In regards to your footnote 7, I have the full print set for an 11/785 sitting here at home if you ever want to see the details. Also the micro sequencer board out of an 11/785 that I used to run for many years.

Ken Shirriff said...

Anonymous, the 11/785 print set seems like a good thing to put on bitsavers.

Unknown said...

I wonder why the string instructions are not more popular than what they are. Seems like they provide functionality of, say, a blitter chip (such as used in the Amiga & later models of the atari ST) but in a way which generalizes and synergizes nicely with other features of the 8086.

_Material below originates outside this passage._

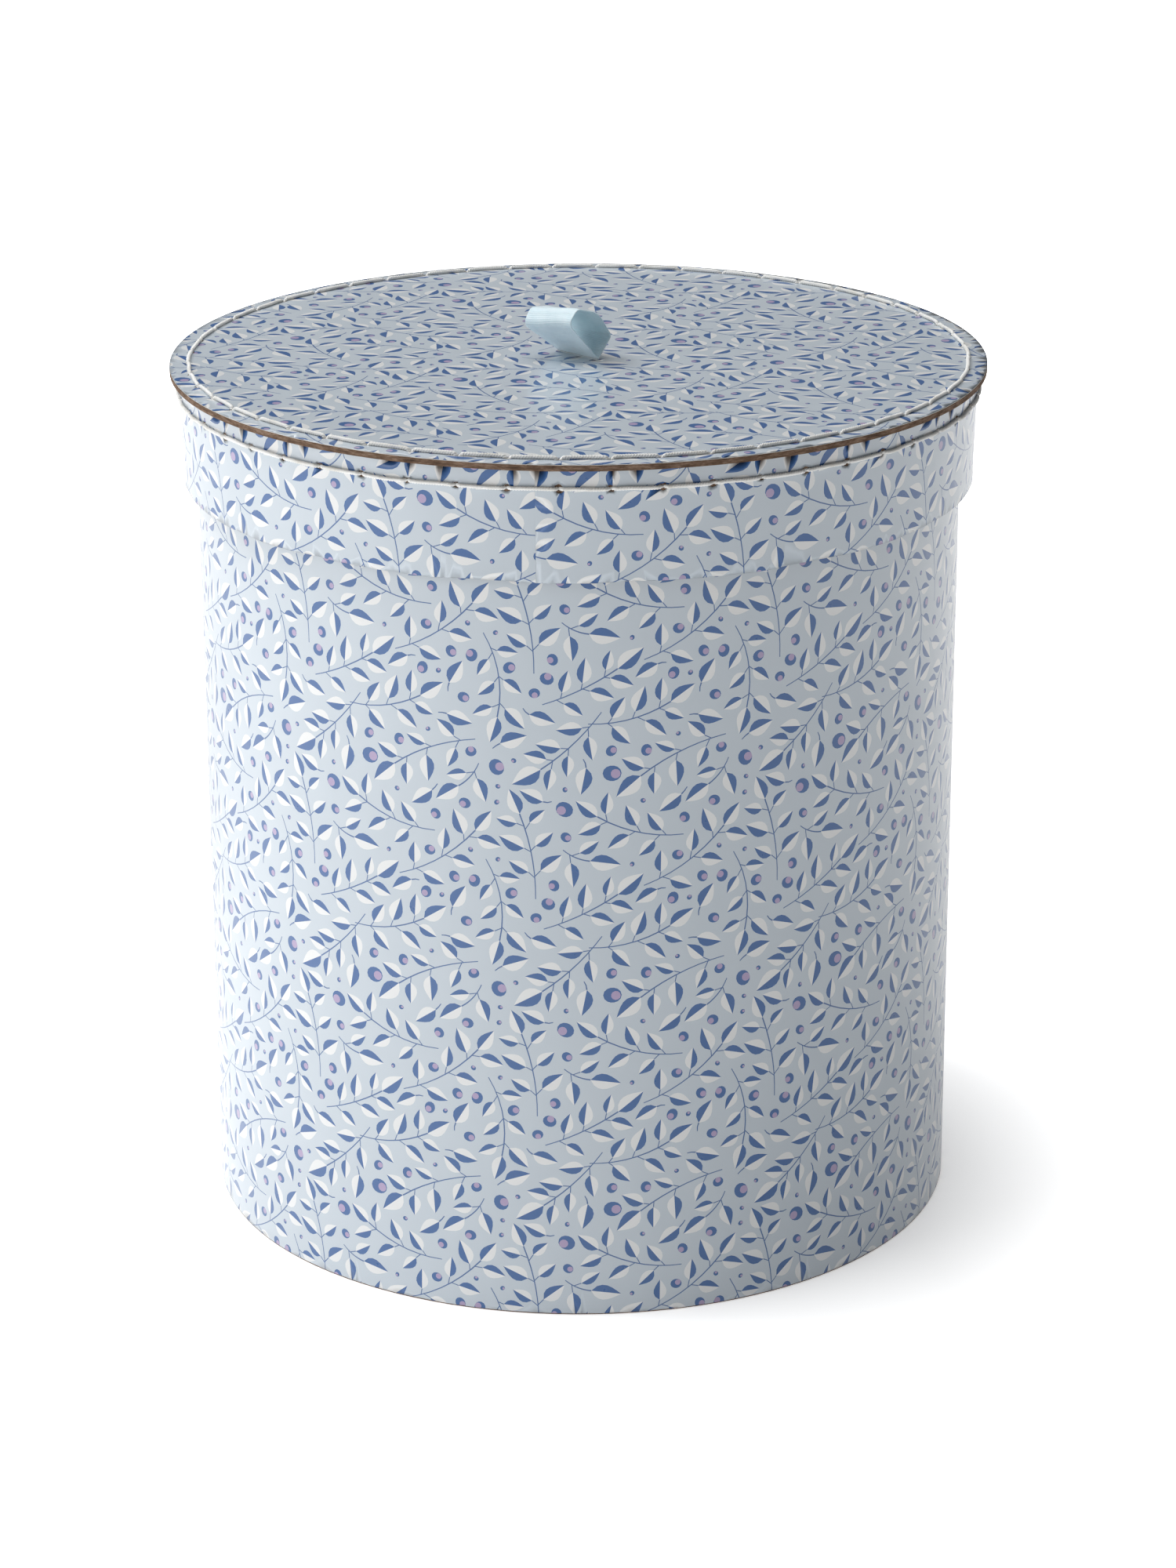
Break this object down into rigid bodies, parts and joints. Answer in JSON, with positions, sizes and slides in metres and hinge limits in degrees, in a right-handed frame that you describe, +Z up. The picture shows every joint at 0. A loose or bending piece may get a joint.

e.g. Utf conversions, etc. Seems hard to imagine that the instruction bandwidth could be much smaller than using these instructions.

Toivo Henningsson said...

Am I right in assuming that movs is not slowed down by the conditional jump to check if it's a lods, only lods is? It seems that the movs code has enough that it needs to do in the left column that the conditional jump doesn't take any extra time from it?
It seems like the right call to prioritize the speed of movs, since lods is useless with a rep prefix.

Toivo Henningsson said...

I always thought that you could do rep cmps if you wanted, there just wasn't any point in doing so. But it seems that the microcode for cmps and scas is written only to support repe/repne. Which makes sense, why bother with rep?

Toivo Henningsson said...

Unknown: I'm quite sure that I wrote some sprite blitting code for a 286 or 486 that used rep movs to copy the pixels. But it was useless when you wanted to support a transparent color. (Or you would have to preprocess your sprite to spilt lines into opaque and transparent spans).
Rep stosw was definitely useful for clearing the screen. I'm quite sure I've used rep movsw to copy a back buffer to the screen.
Overall, the movs and stos instructions were pretty popular with me at least :)

Anonymous said...

Small typo in 8-bit division example: the remainder is 0x21. (I only noticed b/c remainder should be smaller than 0x34 :)

I read all your posts; very detailed and informative. Keep up the good work!